Another group was Makovets. Its central figure was Vasily Chekrygin, who perished at the age of 25, leaving behind astonishing graphic works. This group was highly varied in its make up. One member was Lev Zhegin, Chekrygin’s closest friend, and an unappreciated artist himself.
Another was Sergei Romanovich, a student and adherent of Mikhail Larionov. Yet another one was Sergei Gerasimov, the future Socialist Realist and the author of the famous painting The Partisan’s Mother. The group was christened by the religious philosopher Pavel Florensky, whose sister, Raisa Florenskaya, was also a member of Makovets. Makovets was the name of the hill on which the Orthodox spiritual leader Saint Sergius of Radonezh had founded the Monastery of the Trinity at Sergiyev Posad.
The members of Makovets weren’t averse to the prophetic and planetary pathos of the avant-garde. They dreamt of an inclusive art that could unite everyone, and whose symbol they found in frescos. But since frescos were impossible to make in such a hungry and devastated country, all art had to be viewed as a sketch, as an attempt to approach frescos. Artists were making sketches for some unknown, but principal text about humanity, which led to remakes of Old Masters and an appeal to religious themes. This was obviously a very untimely kind of art.
On the other hand, everything else would very soon end up left on the margins, too. By the second half of the 1920s, there were only two principal forces that opposed each other, but in the future they would have to work together, to shape the features of the ‘Soviet style’. One was the Association of Artists of Revolutionary Russia, and the other was the OST, the Society of Easel-Painters, referred to by contemporaries as “the most leftist of the rightist groups”. OST exhibitions presented the most discussed paintings of those years – The Defence of Petrograd by Alexander Deyneka, The Balloon Flew Away by Sergei Luchishkin, Aniska by David Shterenberg, and others. The Defence of Petrograd was a symbol of its times, a ‘two-storey’ composition, depicting the return of the wounded from the front in the upper register, and the march of the next group of Red Army fighters in the lower one. OST also counted Alexander Labas, Yuri Pimenov, Solomon Nikritin and Pyotr Williams among its members. Many of these had sprung from the Avant-Garde movement. Deyneka became the group’s poster boy, but left OST several years before its end. In Leningrad, OST had a counterpart of sorts, known as the ‘Circle of Painters’ society. Its figurehead was Alexander Samokhvalov, who was only a member for three years, but who painted Girl in a T-shirt, the period’s most life-asserting archetype. Characteristically, Samokhvalov’s girl would be used 30 years later as a style guide for the main female protagonist of the movie Time, Forward!, set in the 1930s. Even her striped t-shirt was the same.
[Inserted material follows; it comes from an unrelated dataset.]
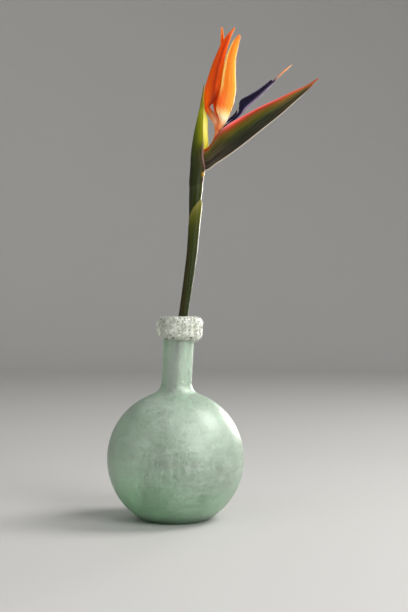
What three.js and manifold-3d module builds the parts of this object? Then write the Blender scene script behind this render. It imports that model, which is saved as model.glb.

The very combination of words – Society of Easel-Painters – was a declaration of an anti-LEF position. OST stood for easel painting and for painting as a whole, while LEF stood for mass production and design, for dishware and posters. By the mid-1920s, however, the Association of Revolutionary Artists was already more influential than the Left Front. The production utopia’s active period was over. The principal dispute was between OST and the Association, a battle over the future of modern art. Instead of the half-hearted imitation of nature and descriptiveness of the Association’s artists, OST was characterised by sharp perspectives, assemblage and outline brush work. Paintings became graphic and were reminiscent of monumental posters. The protagonists were invariably young and optimistic. They played sports and operated machines, and they resembled well-oiled machines themselves. OST paintings celebrated urban and industrial rhythms, orderly collective work, health and power. A physically perfect human being is spiritually perfect, and such new men and women were to be the citizens of the new Socialist society.
Of course, this wasn’t true for all of the society’s painters, just for its core. But in their intoxication with technology and orderly labour, the members of OST were, paradoxical as it may seem, close to the Constructivists of the LEF, the supposed principal target of OST’s programme.
And so, at the end of the 1920s, we witness the beginning of a new conflict. On one hand stood the pathos of OST, later transformed into Socialist Realism. This was all about the happiness of everything moving along – people, trains, cars, zeppelins, and planes. The perfection of technology and the beauty of collective efforts which lead to victory. On the other stood the completely opposite emotions, subject matters and visual instruments of Makovets, Four Arts, and others. Their paintings were quiet and static: indoor situations, low-key subjects, pictorial depth. People drinking tea or reading books, who seemed to live as if there was nothing outside their walls – certainly nothing grand or majestic. They lived in keeping with Mikhail Bulgakov’s words from the novel The White Guard: “never take the lampshade off the lamp.”
In the 1930s, all of this quiet art, with its lyrical and dramatic undertones, would be forced underground. The cult of youth and correct operation of machines would lead to large-scale parades and athletic celebrations, to the feeling of confluence with jubilant crowds. But this would only come in 1932, after the Central Committee of the Communist Party issued a decree “On the transformation of literary and artistic organisations”, abolishing all of these associations, and creating in their stead the unified Union of Artists. This heralded the next, ‘imperial’, period in the history of Soviet Art, which would last for over twenty years. The supremacy of Socialist Realism and the totalitarian ideology that nourished it.